Nesta semana, o processo teve sua instrução finalizada. Salvo alguma novidade, que trate de uma diligência inesperada, o ministro Alexandre de Moraes, relator do feito, pode pedir dia para julgamento a qualquer momento. Quem define a data é o presidente da Primeira Turma, ministro Zanin. O julgamento deve durar 3 dias, pois só de
sustentação oral teremos 8 horas para coroar o exercício pleno da ampla defesa. Sempre existe a opção regimental de um pedido de vista, mas com a Corte sob severo e injusto ataque, o que se espera é o término o mais urgente possível. Até em homenagem ao Supremo Tribunal e à segurança física dos ministros da Casa. A demora pode levar a um acirramento ainda maior e com consequências imprevisíveis. O processo está maduro e, espero, o julgamento trará uma pacificação para o país.

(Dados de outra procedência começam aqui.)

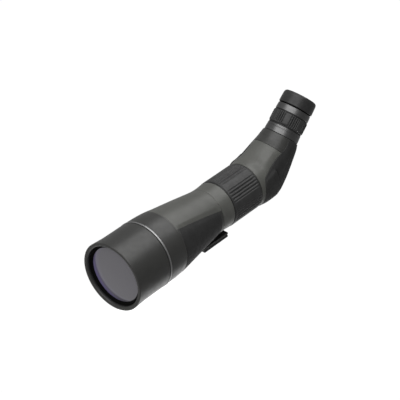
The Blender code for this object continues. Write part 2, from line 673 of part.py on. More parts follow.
def rod_at(name, radius, start, end, place):
    """A round cutter along the place's axis."""
    return turned(name, [(start, 0), (start, radius), (end, radius), (end, 0)], place, None,
                  STEPS_SMALL)


def straight_key(name, half_width, inner, outer, low, high, place):
    """A box cutter that runs along the place's +Z, at the given radii on its +X side."""
    shape = bmesh.new()
    bmesh.ops.create_cube(shape, size=1.0)
    size = Vector((outer - inner, 2 * half_width, high - low)) * MM
    middle = Vector(((outer + inner) / 2, 0, (high + low) / 2)) * MM
    bmesh.ops.scale(shape, vec=size, verts=shape.verts)
    bmesh.ops.translate(shape, vec=middle, verts=shape.verts)
    mesh = bpy.data.meshes.new(name)
    shape.to_mesh(mesh)
    shape.free()
    return add_mesh(name, mesh, place, None)


def make_zoom_optics(body):
    cam = ring("zoom_cam_tube", 48.0, 92.0, 16.0, 17.9, EYE, "black_metal")
    zoom_group(body, cam, "front", 56.0, FRONT_ZOOM_TRAVEL, radians(180), (60.0, 90.0))
    zoom_group(body, cam, "rear", 80.0, REAR_ZOOM_TRAVEL, radians(250), (-90.0, 70.0))
    key_place = EYE @ Matrix.Translation((0, 0, KEY_REACH * MM)) @ Matrix.Rotation(pi / 2, 4, "Y")
    combine(cam, rod_at("cam_key_hole", 1.5, 15.0, 19.0, key_place), "DIFFERENCE")


def make_eye_lenses():
    ring("field_stop", 93.0, 96.2, 13.0, 18.0, EYE, "black_metal")
    lens("field_lens", 98.2, 102.2, 15.9, 50.0, 80.0, EYE)
    ring("field_lens_retainer", 103.0, 107.2, 14.2, 15.9, EYE, "black_metal")
    lens("eye_lens", 108.8, 112.8, 17.7, 90.0, 60.0, EYE)
    ring("eye_lens_retainer", 113.7, 116.7, 16.2, 17.7, EYE, "black_metal")


def make_eyecup():
    ring("eyecup_guide_ring", 104.2, 107.2, 20.2, 21.3, EYE, "black_metal", STEPS_EYE)
    turned("eyecup_sleeve", [(102.6, 21.7), (102.6, 24.0), (103.5, 24.0), (103.5, 23.1),
                             (120.2, 23.1), (120.2, 20.3), (109.6, 20.3), (109.6, 21.7)],
           EYE, "black_metal", STEPS_EYE)
    turned("eyecup_rubber", [(103.8, 23.4), (103.8, 25.5), (104.3, 25.8), (118.3, 25.3),
                             (120.9, 24.4), (122.3, 22.6), (122.3, 19.0), (121.4, 18.0),
                             (120.5, 18.0), (120.5, 23.4)], EYE, "grip_rubber", STEPS_EYE)


def build():
    make_sunshade()
    make_objective()
    make_main_barrel()
    make_rear_barrel()
    make_focus_ring()
    make_focus_carriage()
    make_foot()
    make_prism_housing()
    make_prism()
    body = make_eyepiece_body()
    make_zoom_ring(body)
    make_zoom_optics(body)
    make_eye_lenses()
    make_eyecup()


build()
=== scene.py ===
"""Looks of the angled spotting scope, built round its CAD frame.

Row frame: +Z up, metres. Dimensions here are millimetres. A "station" is a distance behind the front
rim along the main axis, a "reach" is a distance along the eyepiece axis, and a "turn" is an angle
round either axis, from straight up towards +X.
"""

from math import radians

import bmesh
import bpy
import numpy as np
from mathutils import Matrix, Vector


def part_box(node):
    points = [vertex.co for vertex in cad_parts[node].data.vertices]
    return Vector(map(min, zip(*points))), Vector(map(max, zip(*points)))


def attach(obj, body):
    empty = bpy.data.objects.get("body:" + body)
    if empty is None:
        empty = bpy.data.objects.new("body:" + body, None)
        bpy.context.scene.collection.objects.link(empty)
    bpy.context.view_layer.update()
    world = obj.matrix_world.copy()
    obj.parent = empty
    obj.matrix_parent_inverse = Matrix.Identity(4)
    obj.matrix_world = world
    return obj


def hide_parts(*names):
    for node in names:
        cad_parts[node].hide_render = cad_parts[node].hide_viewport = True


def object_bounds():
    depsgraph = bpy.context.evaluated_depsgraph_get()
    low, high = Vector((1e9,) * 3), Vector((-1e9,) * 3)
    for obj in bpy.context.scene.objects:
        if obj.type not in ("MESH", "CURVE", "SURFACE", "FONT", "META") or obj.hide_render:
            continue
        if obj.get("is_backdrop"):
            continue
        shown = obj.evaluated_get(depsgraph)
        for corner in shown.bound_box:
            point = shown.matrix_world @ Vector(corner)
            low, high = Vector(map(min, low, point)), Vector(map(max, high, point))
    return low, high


MM = 0.001

AXIS_HEIGHT = 48.5
FOOT_STATION = 192.0
EYE_STATION = 314.55
EYE_HEIGHT = 1.35
RIGHT = np.array([1.0, 0.0, 0.0])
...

Em dezembro de 2024, os bolsonaristas mais extremados bradavam que o Brasil iria parar se algum general fosse admoestado. O todo poderoso General Braga Netto está encarcerado desde dezembro e não se vê nenhum movimento e nenhuma balbúrdia. Há um outro General preso no mesmo processo, mas sequer o nome dele me vem à memória. Da mesma forma, os extremistas bolsonaristas protestavam que, se o Bolsonaro sofresse alguma medida judicial, o processo contra ele teria que ser paralisado. Bolsonaro afrontou as decisões do Supremo Tribunal e não deu outra opção ao relator: foi preso e ainda está, sem absolutamente nenhum contratempo. É a normalidade do processo penal democrático.
Vale ressaltar que a prisão domiciliar de Bolsonaro se deu no inquérito em que se investiga o filho, deputado Eduardo Bolsonaro, juntamente com o ex-presidente, de obstrução e tentativa de golpe. Nesse processo, os investigados, especialmente o parlamentar, produzem, dia após dia, dezenas de provas contra ele próprio. A prisão
preventiva já se faz necessária há muito tempo. Como ele está nos EUA, imagino que exista uma estratégia para garantir o cumprimento da decisão do Supremo Tribunal quando ela sair. Ainda acompanharemos os julgamentos dos demais núcleos, mas é da natureza humana que alguns julgamentos não terão, sequer, destaque na imprensa. Na
verdade, a sociedade está cansada da pauta de violência, crimes e prisões. Já passa da hora de nos livrarmos do fantasma do golpe e da insegurança de grupos insanos e extremistas que ocuparam o imaginário nacional.
É extremamente significativo acompanhar a reta final do processo. Não só pela relevância do que está sendo julgado. Mas, igualmente importante, pelas ameaças frequentes que têm sido assacadas contra a Corte Suprema e, até, contra as pessoas dos ministros, seus assessores e familiares. É inadmissível a ousadia da extrema direita. A melhor resposta é a aplicação literal da Constituição.
Sem perseguir e sem proteger ninguém. Porém, mostrando ao mundo que o Brasil é um país soberano, com as instituições hígidas e funcionando. Com um Judiciário que não se acovarda e não compactua com o golpismo fascista. Até para que essa trama abjeta não se repita.
Lembrando-nos de Montesquieu: “A injustiça que se faz a um é uma ameaça que se faz a todos.”